Briefly: Maurizio de Giovanni, By My Hand

by-my-hand

Christmas was looming over everyone, midway between a promise and a threat.

I picked By My Hand up a bit randomly the other day: I was browsing my shelves for books I haven’t read yet (I have a reasonable number of these, though not nearly as many as some people!) and I remembered how much I’d liked the first two Commissario Ricciardi mysteries–and also de Giovanni’s ‘Bastards of Pizzofalcone’ books. With the holiday season upon us but little chance that it will be a particularly festive time this year, it seemed like the right moment for “The Christmas of Commisario Ricciardi,” and it was.

I won’t go into detail about the plot. While it’s a neat enough murder mystery, the appeal of the novel lies in its characters: Ricciardi himself, and this time also his colleague Raffaele Maione, still awash in grief and anger about the murder of his son. Ricciardi is a unique variation on the familiar figure of the gloomy detective. As I said in my post about the first in the series, I Will Have Vengeance, “the strange and somewhat risky gimmick of the series is that he sees dead people — or, rather, dying people.” It is indeed a risky premise, but it works, because we feel on every page the burden of sorrow that his grim visions place on Ricciardi. In this novel, as he moves through the crowds of people bound on holiday errands and outings, he reflects,

My crowd is made up of the living and the dead, indifference and sorrow, cries and silences. I’m the sole citizen of a city made up of people who are dead but think they are alive, or of people who breathe but think that they are dead.

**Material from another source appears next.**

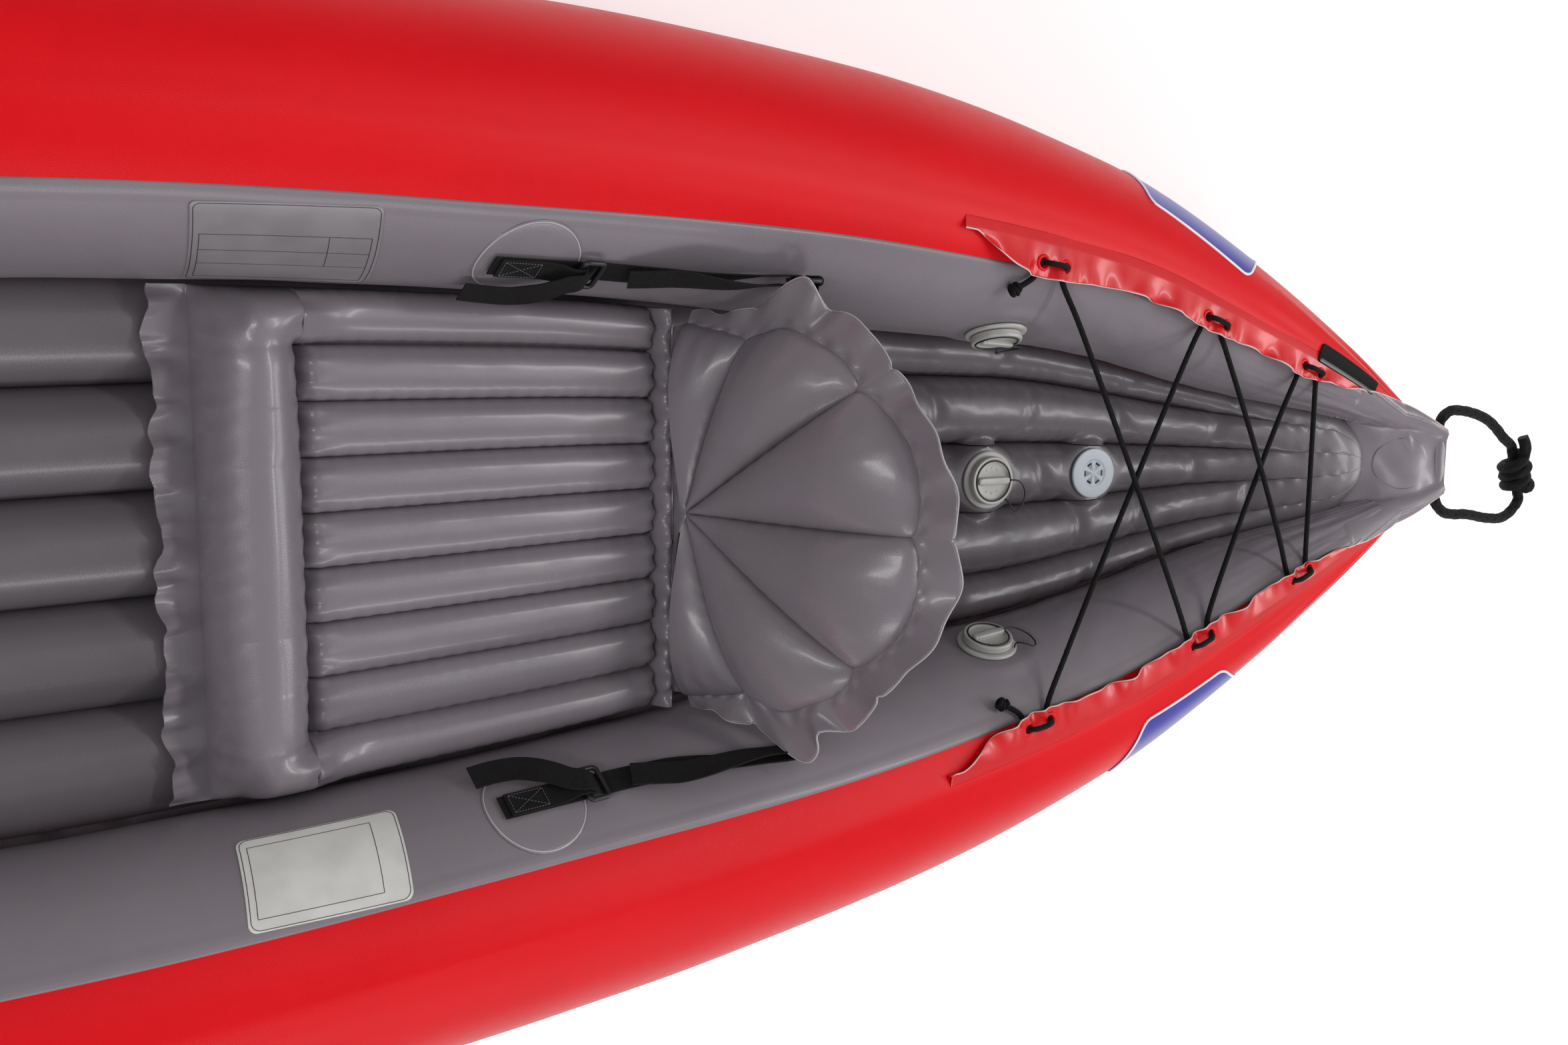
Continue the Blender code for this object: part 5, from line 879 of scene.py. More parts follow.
# Dents across the floor's channels behind the backrest: station, lane, depth and half width
FLOOR_DENTS = ((0.725, 1, 0.0050, 0.007), (0.742, 3, 0.0045, 0.006), (0.690, 2, 0.0030, 0.007),
               (0.865, 2, 0.0040, 0.007), (0.905, 1, 0.0036, 0.006), (0.955, 3, 0.0042, 0.007),
               (0.985, 1, 0.0050, 0.008), (1.045, 2, 0.0040, 0.008), (1.060, 3, 0.0046, 0.007),
               (1.105, 1, 0.0034, 0.007), (0.850, 3, 0.0026, 0.005), (0.640, 1, 0.0024, 0.006),
               (0.655, 3, 0.0024, 0.006), (0.780, 0, 0.0030, 0.008), (0.930, 0, 0.0034, 0.008),
               (0.815, 4, 0.0030, 0.008), (0.970, 4, 0.0034, 0.008), (1.010, 0, 0.0030, 0.007),
               (1.090, 4, 0.0030, 0.007))


def floor_drop(x, y, lane, swell):
    """How far dents, seam puckers and waves lower the floor's skin."""
    rising = np.maximum(swell, 0.0)
    drop = np.zeros_like(y)
    for at, which, depth, half in FLOOR_DENTS:
        for sign in (1, -1):
            bend = 0.006 * np.sin(y * 60 + at * 40)
            in_lane = lane == (which if sign > 0 else 4 - which)
            drop += depth * np.exp(-((x - sign * at - bend) / half) ** 2) * in_lane * rising ** 0.8
    to_end = FLOOR_END - np.abs(x)
    loose = ease((np.abs(x) - 0.55) / 0.25)
    near_seam = (1 - np.abs(swell)) * (lane >= 0) * (lane < 5) * (swell >= 0) * ease(to_end / 0.09)
    pucker = 0.0016 * near_seam * np.sin(x * 330 + 2.0 * np.sin(x * 71 + lane * 2.1)) * (0.25 + 0.75 * loose)
    drop -= pucker * (rising > 0.02)
    calm = ease(to_end / 0.10)
    drop -= 0.0008 * calm * loose * ripple(x * 62, y * 50, 0.4) * rising
    return drop - 0.0005 * ripple(x * 17, y * 26, 3.1) * rising


def make_floor():
    """The inflated floor: five round channels, welded seams, edge flanges and the creases of its rise."""
    stations = np.concatenate([np.linspace(-FLOOR_END, -0.6, 150, endpoint=False),
                               np.linspace(-0.6, 0.55, 130, endpoint=False),
                               np.linspace(0.55, FLOOR_END, 190)])
    data = np.array([floor_section(x) for x in stations])
    y, z, lane, swell = (data[..., k] for k in range(4))
    x = stations[:, None] + 0 * y
    z = z - floor_drop(x, y, lane, swell)
    in_flange = (lane < 0) | (lane >= 5)
    z = z + np.where(in_flange, 0.0009 * np.sin(x * 95 + 2 * np.sin(x * 31)), 0.0)
    points = np.stack([x, y, np.maximum(z, 0.0)], axis=-1)
    middle = (data[..., 1].min(axis=1) + data[..., 1].max(axis=1))[:, None] / 2
    for place, radius, level in ((valve_frame("floor_valve"), VALVE_FLANGE_RADIUS, -0.0001),
                                 (relief_frame(), RELIEF_FLANGE_RADIUS, -0.0012)):
        flat = flatten_seat(points, place, radius + FLAT_RIM, radius + 0.014, level)
        points = np.where((points[..., 2] > middle)[..., None], flat, points)
    uvs = np.stack([x, y], axis=-1)
    # The floor takes the darker grey with its painted shade.
    made = grid_piece("floor_tube_mat", points, SHADED_FLOOR_GREY, wrap=True, uvs=uvs, caps=True, smooth_deg=75.0)
    cut_round(made, valve_frame("floor_valve"), VALVE_CUP_RADIUS + 0.001)
    cut_round(made, relief_frame(), 0.0165)
    return made


# End pieces

def floor_levels(x):
    """Height of the floor's side seam and of its crown at a station."""
    unused, height, radius = (float(v) for v in tube_at(x))
    seam = float(tube_surface(1, x, FLOOR_TUBE_ANGLE_DEG)[2])
    return seam, height - radius * FACET_SHRINK + FLOOR_HEIGHT * (radius / TUBE_RADIUS) ** 0.6


def deck_bottom():
    """Height of the deck along the keel line: hidden in the floor, then rising behind it to the sleeve."""
    inside = FLOOR_END - 0.026
    seam, crown = floor_levels(FLOOR_END)
    levels = ((TIP_START, floor_levels(TIP_START)[0]), (inside, floor_levels(inside)[0]),
              (FLOOR_END, seam + (crown - seam) * 0.25), (TUBE_END, TIP_HEIGHT - 0.0040),
              (1.272, SLEEVE.z - 0.0050), (SLEEVE.x - SLEEVE_RADIUS * 1.1, SLEEVE.z + SLEEVE_RADIUS * 0.20),
              (SLEEVE.x, SLEEVE.z + SLEEVE_RADIUS))
    return smooth_curve(*zip(*levels))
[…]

The other strength of the series is its atmosphere, both local and historical. In this particular instance, politics are pervasive but also peripheral: the victims are well-placed parts of the Fascist regime, but while that enables the abuses of power that create possible motives for their killing, our detectives are not drawn into any confrontation with Mussolini’s minions and the crime itself turns out to be deeply personal. What dominates is Naples: the city’s sights and sounds and traditions, particularly of elaborate carved nativity scenes. There are pages, too, devoted to the enticing food and drink of a Neapolitan Christmas:

The shop windows of the confectioners and pastry shops were especially spectacular, and at the center, enjoying pride of place, was a Christ Child made of spun sugar. Surrounding him was an overabundance of cookies and cakes, small hillsides of struffoli, balls of fried dough dripping with honey and colorful candy pellets, cassata, along with the traditional pastries and confectionaries that no Christmas in Naples could do without, from the brightly colored almond pastries arranged on specially cut biscuits to the hard almond-dough taralli also known as roccoco; from the rhomboid-shaped Neapolitan Christmas cookies known as mustacciuoli covered with a chocolate glaze to the spicy, aromatic quaresimali …

Not all the treats are quite so appetizing: there’s also a detailed description of the evasive maneuvers and ultimate bloody death of a saltwater eel, and in the end, that grisly spectacle sums up the mood of the novel as a whole better than the cheerful cookies. By My Hand is a pretty depressing book: its glimmers of light are low and muted, like wintry sunshine, and give us just the faintest hope that for those in the novel who are suffering, things will get a bit better someday. I’ll certainly read the other Commissario Ricciardi novels waiting on my shelf eventually, but I’m glad I’ve got Lesley Crewe’s The Spoon Stealer lined up to read next: it looks a lot more cheerful.

2 thoughts on “Briefly: Maurizio de Giovanni, By My Hand

  1. banff1972 December 5, 2020 / 4:54 pm

    I’ve got to catch up with this series. Only read the first two; liked them though.

    Like

    • Rohan Maitzen December 6, 2020 / 9:38 am

      They are good! I have a rather random selection of them, which is one reason I hadn’t persisted past the first two: I kind of wanted to read them in order, but then I never got around to securing copies of the ones I’m missing. They are kind of glum, though: either perfect 2020 reading or the worst choice, I wasn’t quite sure as I read this one!